How to Train a Virtual Assistant

We authors have a lot to do. On an average day, you might have to write a thousand words of a novel, update your social media accounts and put out a newsletter. If you’re a self-published author, you might also have to vet freelance editors, research book cover trends for your latest release, collect keywords for ad campaigns and check your audiobooks for errors. There are always things you should be doing to keep your fans happy; always opportunities you should explore to grow your brand. And it seems you can’t outsource any work because just one botched job could bring down everything you’ve worked so hard to build.

This is how many of us feel. The reality, however, is that you probably can offload some of your work without imploding your career. Doing so is scary and requires you to trust someone you can’t fully control, but the risk will free up your time to scale your business or gain a better work-life balance. Successful authors know this all too well, and often hire virtual assistants (VAs) to help them, knowing how much a good one can improve their life.

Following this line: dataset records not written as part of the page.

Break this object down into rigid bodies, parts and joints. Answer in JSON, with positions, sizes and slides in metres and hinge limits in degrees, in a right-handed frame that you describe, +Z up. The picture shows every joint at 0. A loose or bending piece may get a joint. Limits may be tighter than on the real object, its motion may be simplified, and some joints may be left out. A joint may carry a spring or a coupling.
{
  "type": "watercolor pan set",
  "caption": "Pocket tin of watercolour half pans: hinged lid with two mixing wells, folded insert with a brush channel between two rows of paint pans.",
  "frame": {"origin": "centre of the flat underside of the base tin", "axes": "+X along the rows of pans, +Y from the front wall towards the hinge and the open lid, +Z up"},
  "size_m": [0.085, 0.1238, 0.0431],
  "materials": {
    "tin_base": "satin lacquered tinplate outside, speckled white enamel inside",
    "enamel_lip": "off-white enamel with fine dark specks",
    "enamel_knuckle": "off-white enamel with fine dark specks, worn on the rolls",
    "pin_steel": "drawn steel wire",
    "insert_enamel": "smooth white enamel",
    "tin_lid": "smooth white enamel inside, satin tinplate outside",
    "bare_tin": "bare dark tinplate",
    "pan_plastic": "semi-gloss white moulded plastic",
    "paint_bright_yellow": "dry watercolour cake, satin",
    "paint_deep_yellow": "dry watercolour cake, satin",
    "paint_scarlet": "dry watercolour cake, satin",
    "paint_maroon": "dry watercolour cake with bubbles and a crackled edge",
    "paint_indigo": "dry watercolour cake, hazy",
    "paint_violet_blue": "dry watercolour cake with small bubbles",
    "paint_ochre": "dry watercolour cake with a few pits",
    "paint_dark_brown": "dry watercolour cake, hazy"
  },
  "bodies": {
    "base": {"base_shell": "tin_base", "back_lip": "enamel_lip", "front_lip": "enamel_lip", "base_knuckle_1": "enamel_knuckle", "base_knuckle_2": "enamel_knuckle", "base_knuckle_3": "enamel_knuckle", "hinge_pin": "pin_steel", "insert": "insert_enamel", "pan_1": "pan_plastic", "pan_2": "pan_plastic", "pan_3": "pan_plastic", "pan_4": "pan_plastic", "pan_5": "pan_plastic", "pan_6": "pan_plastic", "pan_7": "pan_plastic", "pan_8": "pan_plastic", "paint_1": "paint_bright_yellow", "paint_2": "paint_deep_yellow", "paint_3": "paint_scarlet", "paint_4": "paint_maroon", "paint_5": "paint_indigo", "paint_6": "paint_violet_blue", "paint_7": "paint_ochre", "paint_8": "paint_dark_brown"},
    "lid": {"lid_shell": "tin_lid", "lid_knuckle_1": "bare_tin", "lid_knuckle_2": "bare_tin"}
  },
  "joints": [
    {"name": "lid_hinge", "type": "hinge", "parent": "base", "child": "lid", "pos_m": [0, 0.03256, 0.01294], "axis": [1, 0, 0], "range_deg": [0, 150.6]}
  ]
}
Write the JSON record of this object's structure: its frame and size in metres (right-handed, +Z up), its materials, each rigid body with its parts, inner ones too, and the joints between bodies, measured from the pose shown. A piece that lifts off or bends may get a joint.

It’s understandable if the thought causes your throat to close in terror. Nobody wants to change a winning formula, and no VA will ever do everything just how you like it. Nor will they necessarily execute every task as quickly or thoroughly as you. But hiring one is worth it if you’ve hit a plateau in your business or are approaching burnout.  The experience almost always comes with teething problems, and training will be necessary, but your reward will be more free time and potentially more money. Interested? Here are five handy tips for training a new VA. Master the process and you too can become a less stressed, more productive author.

Set Realistic Expectations

Training can be frustrating, but it’s not always the VA’s fault. Admittedly, some VAs are slow on the uptake or show no indication of ever meeting expectations. Sometimes, though, the problem lies in the author’s unrealistic expectations. Your VA, for instance, might be a hard worker but cannot possibly do what you want in your desired timescale. That’s understandable, especially if they’re inexperienced. After all, can you realistically expect a fresh graduate who hasn’t published a book to organise a podcast appearance tour or build Facebook ad campaigns at the same speed as you when they don’t know the best practices required for each task?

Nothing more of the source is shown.